To be done: Write out the listing beneath this instruction in its entirety, exactly as it reads.
Start Data excerpt
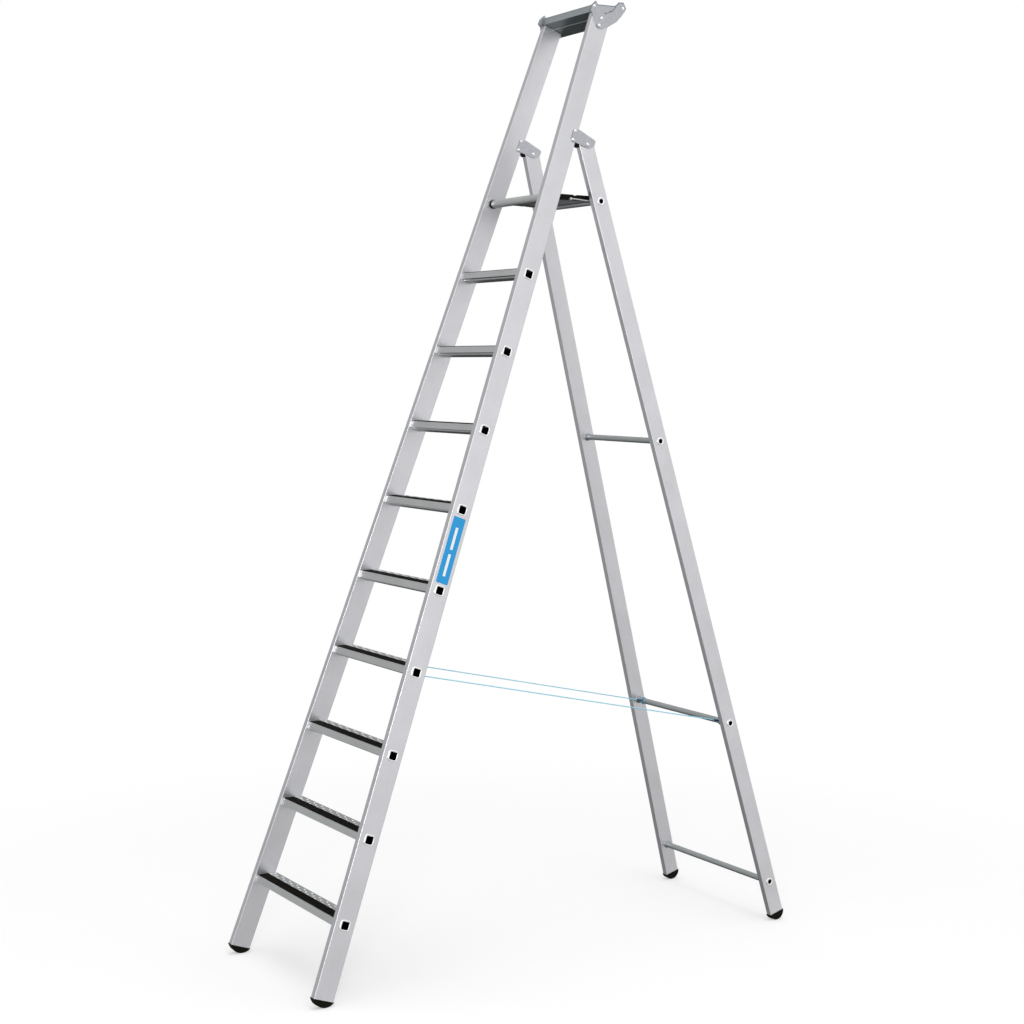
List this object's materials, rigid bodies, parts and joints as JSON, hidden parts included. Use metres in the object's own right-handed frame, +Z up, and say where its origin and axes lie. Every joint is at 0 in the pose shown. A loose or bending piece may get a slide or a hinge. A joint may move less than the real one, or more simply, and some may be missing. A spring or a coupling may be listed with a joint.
{
  "type": "platform stepladder",
  "caption": "Single-sided aluminium platform stepladder: tapering treaded front section, rear prop section, folding platform, handrail hoop, tool tray and spreader cords.",
  "frame": {"origin": "centre of the bounding box on the floor", "axes": "+X to the right of someone climbing, -Y the climbing side, +Y the rear prop section, +Z up"},
  "size_m": [0.6, 1.7491, 2.9733],
  "materials": {
    "aluminium": "satin extruded",
    "steel": "zinc plated sheet and wire",
    "black_plastic": "moulded",
    "grip_rubber": "ribbed strip",
    "label": "plain printed film",
    "cord": "braided synthetic cord",
    "cord_ferrule": "moulded sleeve"
  },
  "bodies": {
    "front_section": {"cord_anchors": "steel", "front_foot_left": "black_plastic", "front_foot_right": "black_plastic", "front_stile_left": "aluminium", "front_stile_right": "aluminium", "hinge_pin_left": "steel", "hinge_pin_right": "steel", "hinge_plate_left_inner": "steel", "hinge_plate_left_outer": "steel", "hinge_plate_right_inner": "steel", "hinge_plate_right_outer": "steel", "hinge_rivets": "steel", "platform_bush_left": "black_plastic", "platform_bush_right": "black_plastic", "spreader_cord_left": "cord", "spreader_cord_right": "cord", "stile_label": "label", "tool_tray": "aluminium", "tray_end_plate_left": "steel", "tray_end_plate_right": "steel", "tray_rivets": "steel", "tread_1": "aluminium", "tread_2": "aluminium", "tread_3": "aluminium", "tread_4": "aluminium", "tread_5": "aluminium", "tread_6": "aluminium", "tread_7": "aluminium", "tread_8": "aluminium", "tread_9": "aluminium", "tread_grip_1": "grip_rubber", "tread_grip_2": "grip_rubber", "tread_grip_3": "grip_rubber", "tread_grip_4": "grip_rubber", "tread_grip_5": "grip_rubber", "tread_grip_6": "grip_rubber", "tread_grip_7": "grip_rubber", "tread_grip_8": "grip_rubber", "tread_grip_9": "grip_rubber"},
    "rear_section": {"cord_loops": "cord_ferrule", "rear_foot_left": "black_plastic", "rear_foot_right": "black_plastic", "rear_rung_1": "aluminium", "rear_rung_2": "aluminium", "rear_rung_3": "aluminium", "rear_rung_4": "aluminium", "rear_stile_left": "aluminium", "rear_stile_right": "aluminium", "rear_top_cap_left": "black_plastic", "rear_top_cap_right": "black_plastic"},
    "platform": {"platform_deck": "aluminium", "platform_link_pins": "steel", "platform_nose": "aluminium", "platform_rear_rest": "black_plastic", "platform_side_cap_left": "black_plastic", "platform_side_cap_right": "black_plastic"},
    "link_left": {"platform_link_left": "steel"},
    "link_right": {"platform_link_right": "steel"}
  },
  "joints": [
    {"name": "fold", "type": "hinge", "parent": "front_section", "child": "rear_section", "pos_m": [0, 0.11896, 2.52102], "axis": [-1, 0, 0], "range_deg": [0, 35], "deforming": ["spreader_cord_left", "spreader_cord_right"]},
    {"name": "platform_tilt", "type": "hinge", "parent": "front_section", "child": "platform", "pos_m": [0, -0.02335, 2.3525], "axis": [1, 0, 0], "range_deg": [0, 57.1]},
    {"name": "link_left_swing", "type": "hinge", "parent": "rear_section", "child": "link_left", "pos_m": [0, 0.16819, 2.34988], "axis": [-1, 0, 0], "range_deg": [0, 31.8]},
    {"name": "link_right_swing", "type": "hinge", "parent": "rear_section", "child": "link_right", "pos_m": [0, 0.16819, 2.34988], "axis": [-1, 0, 0], "range_deg": [0, 31.8]}
  ],
  "couplings": [
    {"joint": "platform_tilt", "follows": "fold", "ratio": 1.6286},
    {"joint": "link_left_swing", "follows": "fold", "ratio": 0.9057},
    {"joint": "link_right_swing", "follows": "fold", "ratio": 0.9057}
  ]
}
End Data excerpt
Final result:
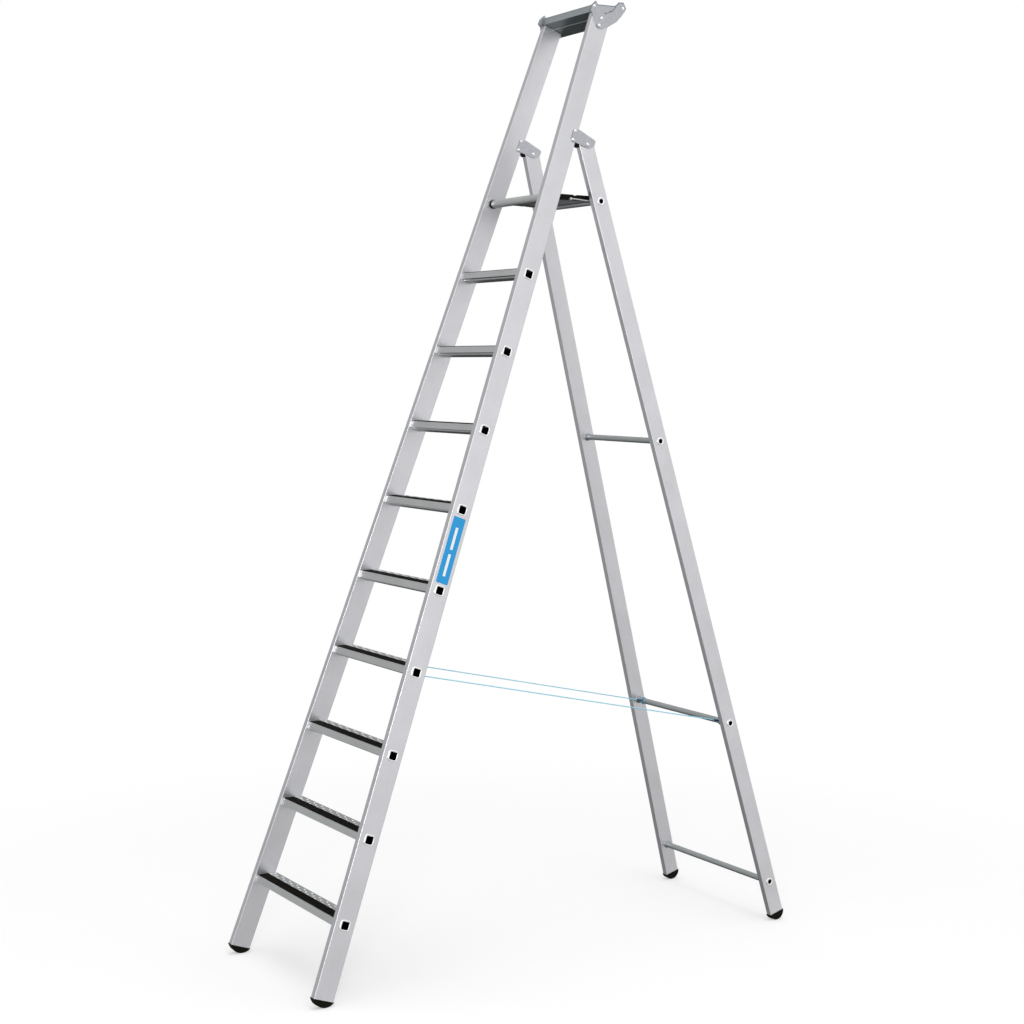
List this object's materials, rigid bodies, parts and joints as JSON, hidden parts included. Use metres in the object's own right-handed frame, +Z up, and say where its origin and axes lie. Every joint is at 0 in the pose shown. A loose or bending piece may get a slide or a hinge. A joint may move less than the real one, or more simply, and some may be missing. A spring or a coupling may be listed with a joint.
{
  "type": "platform stepladder",
  "caption": "Single-sided aluminium platform stepladder: tapering treaded front section, rear prop section, folding platform, handrail hoop, tool tray and spreader cords.",
  "frame": {"origin": "centre of the bounding box on the floor", "axes": "+X to the right of someone climbing, -Y the climbing side, +Y the rear prop section, +Z up"},
  "size_m": [0.6, 1.7491, 2.9733],
  "materials": {
    "aluminium": "satin extruded",
    "steel": "zinc plated sheet and wire",
    "black_plastic": "moulded",
    "grip_rubber": "ribbed strip",
    "label": "plain printed film",
    "cord": "braided synthetic cord",
    "cord_ferrule": "moulded sleeve"
  },
  "bodies": {
    "front_section": {"cord_anchors": "steel", "front_foot_left": "black_plastic", "front_foot_right": "black_plastic", "front_stile_left": "aluminium", "front_stile_right": "aluminium", "hinge_pin_left": "steel", "hinge_pin_right": "steel", "hinge_plate_left_inner": "steel", "hinge_plate_left_outer": "steel", "hinge_plate_right_inner": "steel", "hinge_plate_right_outer": "steel", "hinge_rivets": "steel", "platform_bush_left": "black_plastic", "platform_bush_right": "black_plastic", "spreader_cord_left": "cord", "spreader_cord_right": "cord", "stile_label": "label", "tool_tray": "aluminium", "tray_end_plate_left": "steel", "tray_end_plate_right": "steel", "tray_rivets": "steel", "tread_1": "aluminium", "tread_2": "aluminium", "tread_3": "aluminium", "tread_4": "aluminium", "tread_5": "aluminium", "tread_6": "aluminium", "tread_7": "aluminium", "tread_8": "aluminium", "tread_9": "aluminium", "tread_grip_1": "grip_rubber", "tread_grip_2": "grip_rubber", "tread_grip_3": "grip_rubber", "tread_grip_4": "grip_rubber", "tread_grip_5": "grip_rubber", "tread_grip_6": "grip_rubber", "tread_grip_7": "grip_rubber", "tread_grip_8": "grip_rubber", "tread_grip_9": "grip_rubber"},
    "rear_section": {"cord_loops": "cord_ferrule", "rear_foot_left": "black_plastic", "rear_foot_right": "black_plastic", "rear_rung_1": "aluminium", "rear_rung_2": "aluminium", "rear_rung_3": "aluminium", "rear_rung_4": "aluminium", "rear_stile_left": "aluminium", "rear_stile_right": "aluminium", "rear_top_cap_left": "black_plastic", "rear_top_cap_right": "black_plastic"},
    "platform": {"platform_deck": "aluminium", "platform_link_pins": "steel", "platform_nose": "aluminium", "platform_rear_rest": "black_plastic", "platform_side_cap_left": "black_plastic", "platform_side_cap_right": "black_plastic"},
    "link_left": {"platform_link_left": "steel"},
    "link_right": {"platform_link_right": "steel"}
  },
  "joints": [
    {"name": "fold", "type": "hinge", "parent": "front_section", "child": "rear_section", "pos_m": [0, 0.11896, 2.52102], "axis": [-1, 0, 0], "range_deg": [0, 35], "deforming": ["spreader_cord_left", "spreader_cord_right"]},
    {"name": "platform_tilt", "type": "hinge", "parent": "front_section", "child": "platform", "pos_m": [0, -0.02335, 2.3525], "axis": [1, 0, 0], "range_deg": [0, 57.1]},
    {"name": "link_left_swing", "type": "hinge", "parent": "rear_section", "child": "link_left", "pos_m": [0, 0.16819, 2.34988], "axis": [-1, 0, 0], "range_deg": [0, 31.8]},
    {"name": "link_right_swing", "type": "hinge", "parent": "rear_section", "child": "link_right", "pos_m": [0, 0.16819, 2.34988], "axis": [-1, 0, 0], "range_deg": [0, 31.8]}
  ],
  "couplings": [
    {"joint": "platform_tilt", "follows": "fold", "ratio": 1.6286},
    {"joint": "link_left_swing", "follows": "fold", "ratio": 0.9057},
    {"joint": "link_right_swing", "follows": "fold", "ratio": 0.9057}
  ]
}